What is expected: Write out all of the entries exactly, please.

(Collection entries)
---*---

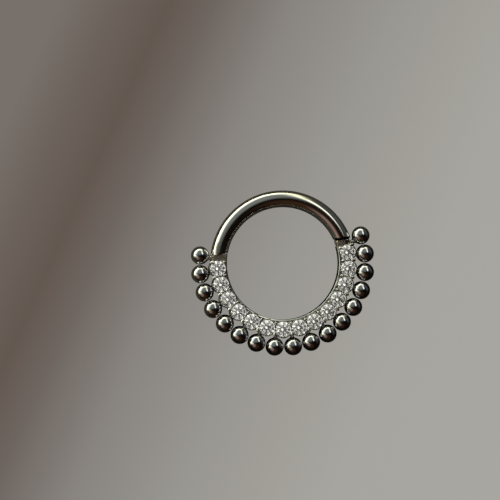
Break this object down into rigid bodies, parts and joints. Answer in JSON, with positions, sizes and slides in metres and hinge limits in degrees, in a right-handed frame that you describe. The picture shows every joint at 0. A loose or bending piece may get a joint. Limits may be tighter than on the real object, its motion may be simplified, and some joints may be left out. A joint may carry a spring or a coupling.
{
  "type": "hinged clicker ring for a piercing",
  "caption": "Hinged clicker ring: a round wire that swings on a pin, and a front-facing arc of claw-set round stones with a rim of small beads.",
  "frame": {"origin": "middle of the ring's hole, on the surface that the ring lies on", "axes": "+Z out of the stones' side, the front; -Y to the middle of the beaded arc; +X to the hinge; the straight cut between wire and arc is parallel to X"},
  "size_m": [0.0132, 0.0118, 0.0013],
  "materials": {
    "setting_steel": "cast and polished steel, slightly worn",
    "wire_steel": "polished steel wire with fine scratches",
    "pin_steel": "steel pin, ends dressed flush",
    "clear_stone": "clear round brilliant, polished facets"
  },
  "bodies": {
    "beaded_arc": {"setting_arc": "setting_steel", "hinge_pin": "pin_steel", "stone_01": "clear_stone", "stone_02": "clear_stone", "stone_03": "clear_stone", "stone_04": "clear_stone", "stone_05": "clear_stone", "stone_06": "clear_stone", "stone_07": "clear_stone", "stone_08": "clear_stone", "stone_09": "clear_stone", "stone_10": "clear_stone", "stone_11": "clear_stone", "stone_12": "clear_stone", "stone_13": "clear_stone", "stone_14": "clear_stone"},
    "hoop": {"hoop_wire": "wire_steel"}
  },
  "joints": [
    {"name": "hoop_hinge", "type": "hinge", "parent": "beaded_arc", "child": "hoop", "pos_m": [0.0047, 0.00097, 0.00061], "axis": [0, 0, -1], "range_deg": [0, 18]}
  ]
}
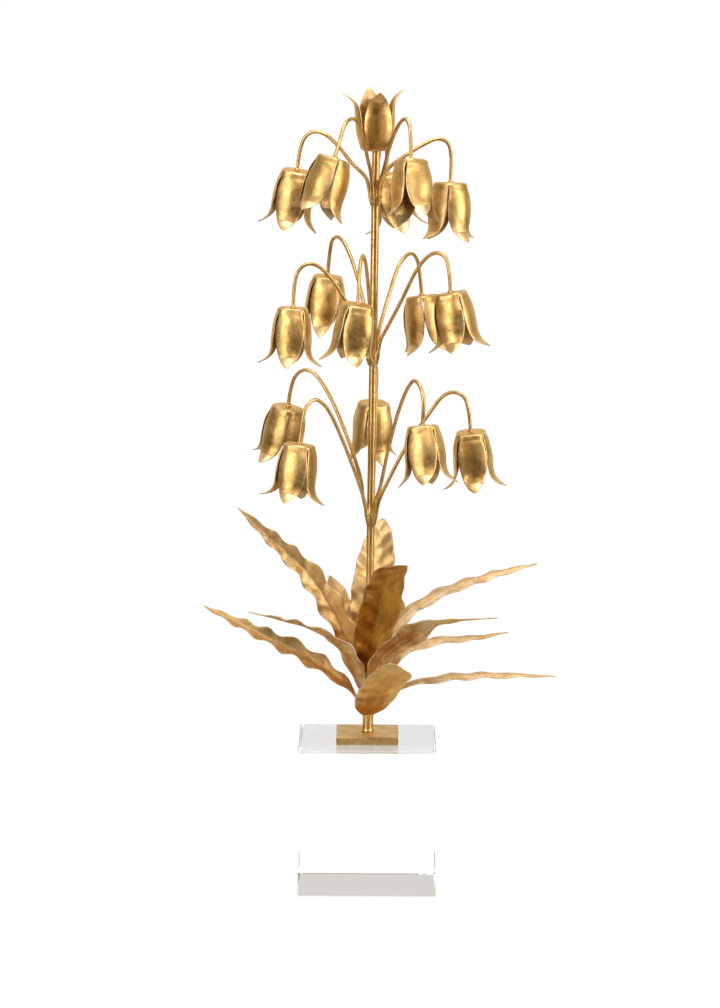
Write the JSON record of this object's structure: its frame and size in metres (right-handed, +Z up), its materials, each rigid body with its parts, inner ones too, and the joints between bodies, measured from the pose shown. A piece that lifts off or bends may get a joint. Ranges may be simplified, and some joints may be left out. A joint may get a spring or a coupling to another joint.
{
  "type": "gilded metal flower ornament on a clear block",
  "caption": "Tabletop ornament: a gilded sheet-metal lily-of-the-valley spray with bell blooms and rippled leaves, standing on a square clear acrylic block.",
  "frame": {"origin": "centre of the clear block's underside, the face that it rests on", "axes": "+Z up along the stem, -Y towards the viewer of the picture, +X to the viewer's right"},
  "size_m": [0.2601, 0.1855, 0.5908],
  "materials": {
    "clear_acrylic": "clear polished acrylic",
    "gilded_plate": "satin antique gold",
    "gilded_wire": "satin gold leaf",
    "gilded_bloom": "satin gold leaf with a fine mottled grain",
    "gilded_leaf": "satin antique gold leaf, worn paler along the edges"
  },
  "bodies": {
    "root": {"acrylic_block": "clear_acrylic", "base_plate": "gilded_plate", "stem": "gilded_wire", "bloom_top": "gilded_bloom", "wire_lower_1": "gilded_wire", "wire_lower_2": "gilded_wire", "wire_lower_3": "gilded_wire", "wire_lower_4": "gilded_wire", "wire_lower_5": "gilded_wire", "wire_middle_1": "gilded_wire", "wire_middle_2": "gilded_wire", "wire_middle_3": "gilded_wire", "wire_middle_4": "gilded_wire", "wire_middle_5": "gilded_wire", "wire_upper_1": "gilded_wire", "wire_upper_2": "gilded_wire", "wire_upper_3": "gilded_wire", "wire_upper_4": "gilded_wire", "wire_upper_5": "gilded_wire", "bloom_lower_1": "gilded_bloom", "bloom_lower_2": "gilded_bloom", "bloom_lower_3": "gilded_bloom", "bloom_lower_4": "gilded_bloom", "bloom_lower_5": "gilded_bloom", "bloom_middle_1": "gilded_bloom", "bloom_middle_2": "gilded_bloom", "bloom_middle_3": "gilded_bloom", "bloom_middle_4": "gilded_bloom", "bloom_middle_5": "gilded_bloom", "bloom_upper_1": "gilded_bloom", "bloom_upper_2": "gilded_bloom", "bloom_upper_3": "gilded_bloom", "bloom_upper_4": "gilded_bloom", "bloom_upper_5": "gilded_bloom", "leaf_upper_left": "gilded_leaf", "leaf_low_left": "gilded_leaf", "leaf_thin_left": "gilded_leaf", "leaf_short_back_left": "gilded_leaf", "leaf_tall_back": "gilded_leaf", "leaf_tall_front": "gilded_leaf", "leaf_upper_right": "gilded_leaf", "leaf_wide_right": "gilded_leaf", "leaf_middle_right": "gilded_leaf", "leaf_low_right": "gilded_leaf", "leaf_low_front": "gilded_leaf", "leaf_short_back_right": "gilded_leaf"}
  },
  "joints": []
}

---*---

Exercise solution:
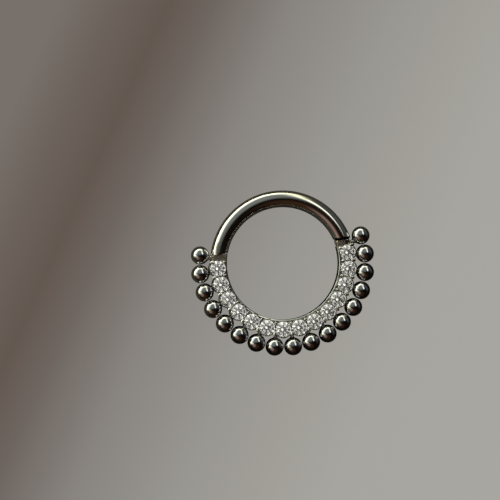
Break this object down into rigid bodies, parts and joints. Answer in JSON, with positions, sizes and slides in metres and hinge limits in degrees, in a right-handed frame that you describe. The picture shows every joint at 0. A loose or bending piece may get a joint. Limits may be tighter than on the real object, its motion may be simplified, and some joints may be left out. A joint may carry a spring or a coupling.
{
  "type": "hinged clicker ring for a piercing",
  "caption": "Hinged clicker ring: a round wire that swings on a pin, and a front-facing arc of claw-set round stones with a rim of small beads.",
  "frame": {"origin": "middle of the ring's hole, on the surface that the ring lies on", "axes": "+Z out of the stones' side, the front; -Y to the middle of the beaded arc; +X to the hinge; the straight cut between wire and arc is parallel to X"},
  "size_m": [0.0132, 0.0118, 0.0013],
  "materials": {
    "setting_steel": "cast and polished steel, slightly worn",
    "wire_steel": "polished steel wire with fine scratches",
    "pin_steel": "steel pin, ends dressed flush",
    "clear_stone": "clear round brilliant, polished facets"
  },
  "bodies": {
    "beaded_arc": {"setting_arc": "setting_steel", "hinge_pin": "pin_steel", "stone_01": "clear_stone", "stone_02": "clear_stone", "stone_03": "clear_stone", "stone_04": "clear_stone", "stone_05": "clear_stone", "stone_06": "clear_stone", "stone_07": "clear_stone", "stone_08": "clear_stone", "stone_09": "clear_stone", "stone_10": "clear_stone", "stone_11": "clear_stone", "stone_12": "clear_stone", "stone_13": "clear_stone", "stone_14": "clear_stone"},
    "hoop": {"hoop_wire": "wire_steel"}
  },
  "joints": [
    {"name": "hoop_hinge", "type": "hinge", "parent": "beaded_arc", "child": "hoop", "pos_m": [0.0047, 0.00097, 0.00061], "axis": [0, 0, -1], "range_deg": [0, 18]}
  ]
}
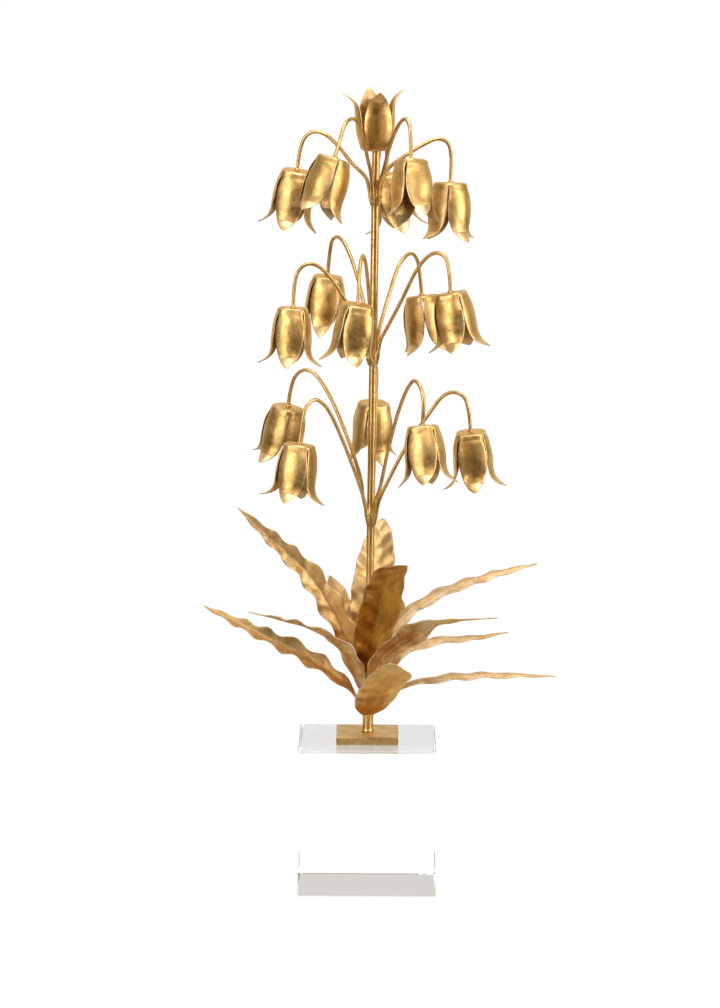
Write the JSON record of this object's structure: its frame and size in metres (right-handed, +Z up), its materials, each rigid body with its parts, inner ones too, and the joints between bodies, measured from the pose shown. A piece that lifts off or bends may get a joint. Ranges may be simplified, and some joints may be left out. A joint may get a spring or a coupling to another joint.
{
  "type": "gilded metal flower ornament on a clear block",
  "caption": "Tabletop ornament: a gilded sheet-metal lily-of-the-valley spray with bell blooms and rippled leaves, standing on a square clear acrylic block.",
  "frame": {"origin": "centre of the clear block's underside, the face that it rests on", "axes": "+Z up along the stem, -Y towards the viewer of the picture, +X to the viewer's right"},
  "size_m": [0.2601, 0.1855, 0.5908],
  "materials": {
    "clear_acrylic": "clear polished acrylic",
    "gilded_plate": "satin antique gold",
    "gilded_wire": "satin gold leaf",
    "gilded_bloom": "satin gold leaf with a fine mottled grain",
    "gilded_leaf": "satin antique gold leaf, worn paler along the edges"
  },
  "bodies": {
    "root": {"acrylic_block": "clear_acrylic", "base_plate": "gilded_plate", "stem": "gilded_wire", "bloom_top": "gilded_bloom", "wire_lower_1": "gilded_wire", "wire_lower_2": "gilded_wire", "wire_lower_3": "gilded_wire", "wire_lower_4": "gilded_wire", "wire_lower_5": "gilded_wire", "wire_middle_1": "gilded_wire", "wire_middle_2": "gilded_wire", "wire_middle_3": "gilded_wire", "wire_middle_4": "gilded_wire", "wire_middle_5": "gilded_wire", "wire_upper_1": "gilded_wire", "wire_upper_2": "gilded_wire", "wire_upper_3": "gilded_wire", "wire_upper_4": "gilded_wire", "wire_upper_5": "gilded_wire", "bloom_lower_1": "gilded_bloom", "bloom_lower_2": "gilded_bloom", "bloom_lower_3": "gilded_bloom", "bloom_lower_4": "gilded_bloom", "bloom_lower_5": "gilded_bloom", "bloom_middle_1": "gilded_bloom", "bloom_middle_2": "gilded_bloom", "bloom_middle_3": "gilded_bloom", "bloom_middle_4": "gilded_bloom", "bloom_middle_5": "gilded_bloom", "bloom_upper_1": "gilded_bloom", "bloom_upper_2": "gilded_bloom", "bloom_upper_3": "gilded_bloom", "bloom_upper_4": "gilded_bloom", "bloom_upper_5": "gilded_bloom", "leaf_upper_left": "gilded_leaf", "leaf_low_left": "gilded_leaf", "leaf_thin_left": "gilded_leaf", "leaf_short_back_left": "gilded_leaf", "leaf_tall_back": "gilded_leaf", "leaf_tall_front": "gilded_leaf", "leaf_upper_right": "gilded_leaf", "leaf_wide_right": "gilded_leaf", "leaf_middle_right": "gilded_leaf", "leaf_low_right": "gilded_leaf", "leaf_low_front": "gilded_leaf", "leaf_short_back_right": "gilded_leaf"}
  },
  "joints": []
}